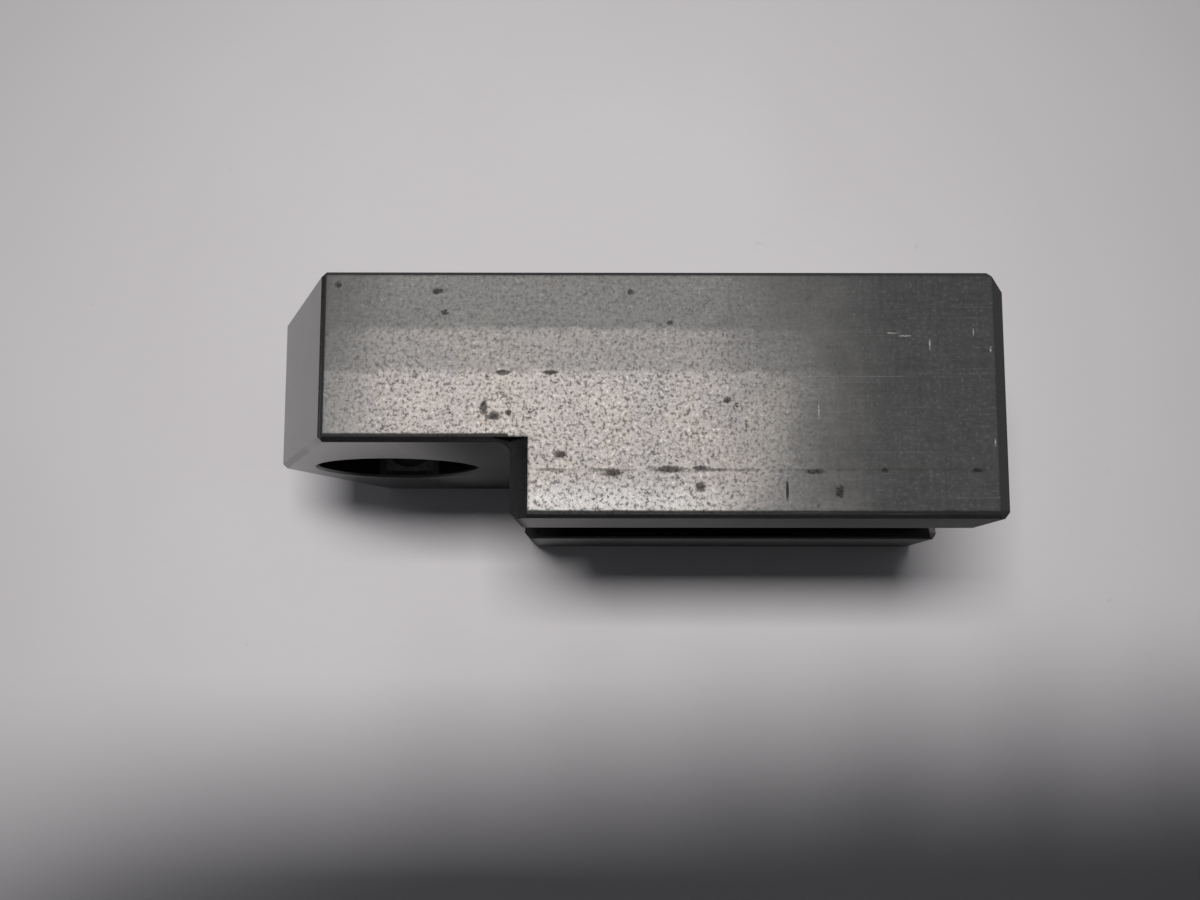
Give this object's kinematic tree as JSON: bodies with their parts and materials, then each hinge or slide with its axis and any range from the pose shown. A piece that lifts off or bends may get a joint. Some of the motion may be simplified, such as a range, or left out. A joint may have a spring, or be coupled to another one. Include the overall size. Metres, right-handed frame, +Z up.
{
  "type": "quick change tool post holder block",
  "caption": "Black steel holder block of a quick change tool post: pointed nose with a cross bore, dovetail slot along the thick tail, cam lock behind the slot.",
  "frame": {"origin": "centre of the tool bore, halfway through the nose", "axes": "+X along the dovetail slot towards the tail end, +Y along the tool bore towards the plain back face, +Z up as the block lies on its side"},
  "size_m": [0.1074, 0.0345, 0.063],
  "materials": {
    "black_oxide": "worn black oxide on ground steel",
    "ground_steel": "ground, lightly oiled",
    "screw_steel": "black oxide",
    "bronze": "turned bronze",
    "spring_steel": "bright wire",
    "seal_rubber": "matt"
  },
  "bodies": {
    "holder": {"holder_block": "black_oxide", "nose_guide_bush": "bronze", "tail_guide_bush": "bronze", "shaft_stop_screw": "screw_steel", "nose_piston_spring": "spring_steel", "tail_piston_spring": "spring_steel"},
    "lock_shaft": {"lock_shaft": "ground_steel", "shaft_seal_ring": "seal_rubber"},
    "nose_piston": {"nose_lock_piston": "ground_steel"},
    "tail_piston": {"tail_lock_piston": "ground_steel"},
    "front_pad": {"front_clamp_pad": "screw_steel"},
    "back_pad": {"back_clamp_pad": "screw_steel"},
    "front_screw": {"front_clamp_screw": "screw_steel"},
    "back_screw": {"back_clamp_screw": "screw_steel"}
  },
  "joints": [
    {"name": "lock_turn", "type": "hinge", "parent": "holder", "child": "lock_shaft", "pos_m": [0.0863, 0.002, 0.0019], "axis": [-1, 0, 0], "range_deg": [0, 120]},
    {"name": "nose_piston_slide", "type": "slide", "parent": "holder", "child": "nose_piston", "axis": [0, -1, 0], "range_m": [0, 0.001], "deforming": ["nose_piston_spring"]},
    {"name": "tail_piston_slide", "type": "slide", "parent": "holder", "child": "tail_piston", "axis": [0, -1, 0], "range_m": [0, 0.001], "deforming": ["tail_piston_spring"]},
    {"name": "front_pad_slide", "type": "slide", "parent": "holder", "child": "front_pad", "axis": [0, 0, 1], "range_m": [-0.00125, 0.00125]},
    {"name": "front_screw_turn", "type": "hinge", "parent": "front_pad", "child": "front_screw", "pos_m": [0, -0.006, -0.0215], "axis": [0, 0, 1], "range_deg": [-360, 360]},
    {"name": "back_pad_slide", "type": "slide", "parent": "holder", "child": "back_pad", "axis": [0, 0, 1], "range_m": [-0.00125, 0.00125]},
    {"name": "back_screw_turn", "type": "hinge", "parent": "back_pad", "child": "back_screw", "pos_m": [0, 0.006, -0.0215], "axis": [0, 0, 1], "range_deg": [-360, 360]}
  ],
  "couplings": [
    {"joint": "nose_piston_slide", "follows": "lock_turn", "m_per_rad": 0.000477},
    {"joint": "tail_piston_slide", "follows": "lock_turn", "m_per_rad": 0.000477},
    {"joint": "front_pad_slide", "follows": "front_screw_turn", "m_per_rad": 0.0001989},
    {"joint": "back_pad_slide", "follows": "back_screw_turn", "m_per_rad": 0.0001989}
  ]
}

• Objective
Copy all the lines, exactly.

• Finished exercise
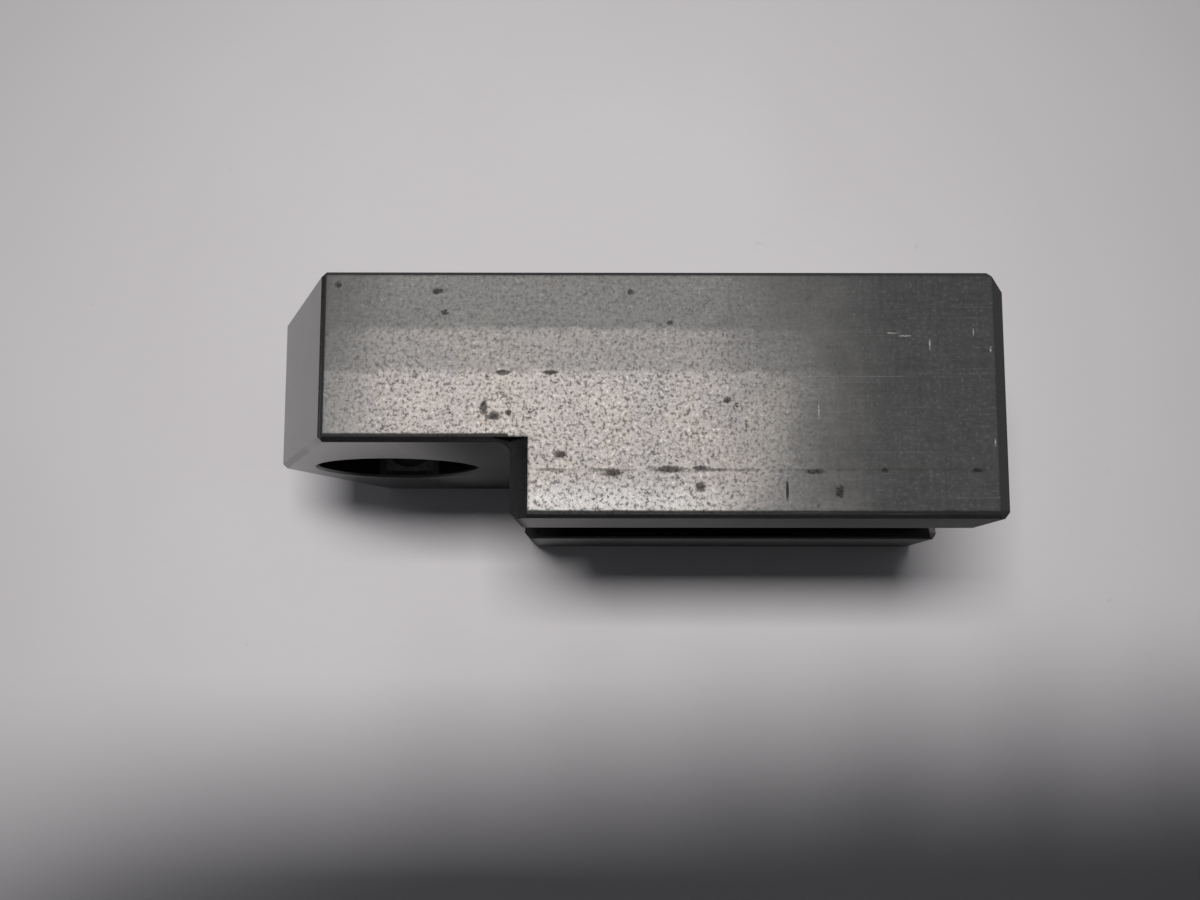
Give this object's kinematic tree as JSON: bodies with their parts and materials, then each hinge or slide with its axis and any range from the pose shown. A piece that lifts off or bends may get a joint. Some of the motion may be simplified, such as a range, or left out. A joint may have a spring, or be coupled to another one. Include the overall size. Metres, right-handed frame, +Z up.
{
  "type": "quick change tool post holder block",
  "caption": "Black steel holder block of a quick change tool post: pointed nose with a cross bore, dovetail slot along the thick tail, cam lock behind the slot.",
  "frame": {"origin": "centre of the tool bore, halfway through the nose", "axes": "+X along the dovetail slot towards the tail end, +Y along the tool bore towards the plain back face, +Z up as the block lies on its side"},
  "size_m": [0.1074, 0.0345, 0.063],
  "materials": {
    "black_oxide": "worn black oxide on ground steel",
    "ground_steel": "ground, lightly oiled",
    "screw_steel": "black oxide",
    "bronze": "turned bronze",
    "spring_steel": "bright wire",
    "seal_rubber": "matt"
  },
  "bodies": {
    "holder": {"holder_block": "black_oxide", "nose_guide_bush": "bronze", "tail_guide_bush": "bronze", "shaft_stop_screw": "screw_steel", "nose_piston_spring": "spring_steel", "tail_piston_spring": "spring_steel"},
    "lock_shaft": {"lock_shaft": "ground_steel", "shaft_seal_ring": "seal_rubber"},
    "nose_piston": {"nose_lock_piston": "ground_steel"},
    "tail_piston": {"tail_lock_piston": "ground_steel"},
    "front_pad": {"front_clamp_pad": "screw_steel"},
    "back_pad": {"back_clamp_pad": "screw_steel"},
    "front_screw": {"front_clamp_screw": "screw_steel"},
    "back_screw": {"back_clamp_screw": "screw_steel"}
  },
  "joints": [
    {"name": "lock_turn", "type": "hinge", "parent": "holder", "child": "lock_shaft", "pos_m": [0.0863, 0.002, 0.0019], "axis": [-1, 0, 0], "range_deg": [0, 120]},
    {"name": "nose_piston_slide", "type": "slide", "parent": "holder", "child": "nose_piston", "axis": [0, -1, 0], "range_m": [0, 0.001], "deforming": ["nose_piston_spring"]},
    {"name": "tail_piston_slide", "type": "slide", "parent": "holder", "child": "tail_piston", "axis": [0, -1, 0], "range_m": [0, 0.001], "deforming": ["tail_piston_spring"]},
    {"name": "front_pad_slide", "type": "slide", "parent": "holder", "child": "front_pad", "axis": [0, 0, 1], "range_m": [-0.00125, 0.00125]},
    {"name": "front_screw_turn", "type": "hinge", "parent": "front_pad", "child": "front_screw", "pos_m": [0, -0.006, -0.0215], "axis": [0, 0, 1], "range_deg": [-360, 360]},
    {"name": "back_pad_slide", "type": "slide", "parent": "holder", "child": "back_pad", "axis": [0, 0, 1], "range_m": [-0.00125, 0.00125]},
    {"name": "back_screw_turn", "type": "hinge", "parent": "back_pad", "child": "back_screw", "pos_m": [0, 0.006, -0.0215], "axis": [0, 0, 1], "range_deg": [-360, 360]}
  ],
  "couplings": [
    {"joint": "nose_piston_slide", "follows": "lock_turn", "m_per_rad": 0.000477},
    {"joint": "tail_piston_slide", "follows": "lock_turn", "m_per_rad": 0.000477},
    {"joint": "front_pad_slide", "follows": "front_screw_turn", "m_per_rad": 0.0001989},
    {"joint": "back_pad_slide", "follows": "back_screw_turn", "m_per_rad": 0.0001989}
  ]
}